On the bright side, the smoking ban won't apply to people who live in detached, single-family homes, and the city council seems to be leaning toward allowing smoking in some outdoor locations, though not on bar or restaurant patios, in ATM lines, at bus stops, or near building entrances. Ban backers insist that police will not be raiding the apartments and condominiums of illicit smokers—unless someone complains:
The council said it wants enforcement of the smoking law to be complaint-driven, much like a noise ordinance.
In other words, a neighbor of a smoker in an apartment complex could contact authorities if she was bothered by the smoke drifting into her unit, and police or code enforcement officers would respond and either mediate an agreement or issue a citation.

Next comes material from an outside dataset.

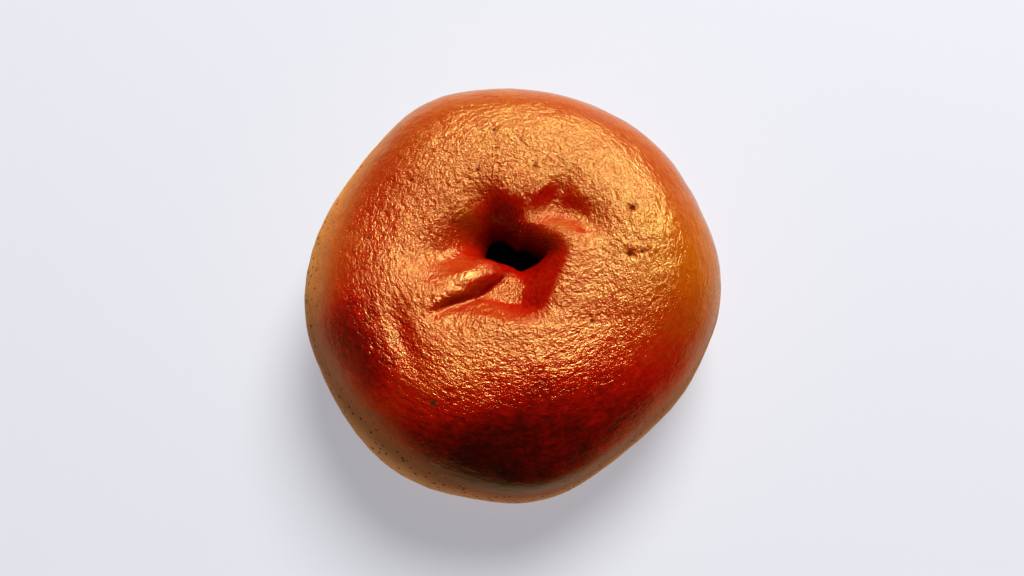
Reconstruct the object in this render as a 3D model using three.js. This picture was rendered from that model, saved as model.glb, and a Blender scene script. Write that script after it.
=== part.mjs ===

"It's not that you shouldn't smoke, it's that you shouldn't bother someone with your smoke," said Council Member Dave Warden, perhaps the most vehement anti-smoking voice on the council. "If someone is enjoying a cigarette wherever they are and not bothering anybody, they should be allowed to do that."
The fair-minded Warden also has taken a stand against banning smoking in cars, which he says could be unfair to motorists who are driving through Belmont, unaware of the city's zero tolerance policy on secondhand smoke. But I'm not sure I understand how police will "mediate an agreement" between a resident who has no right to smoke in his own home and a neighbor who insists that he stop smoking.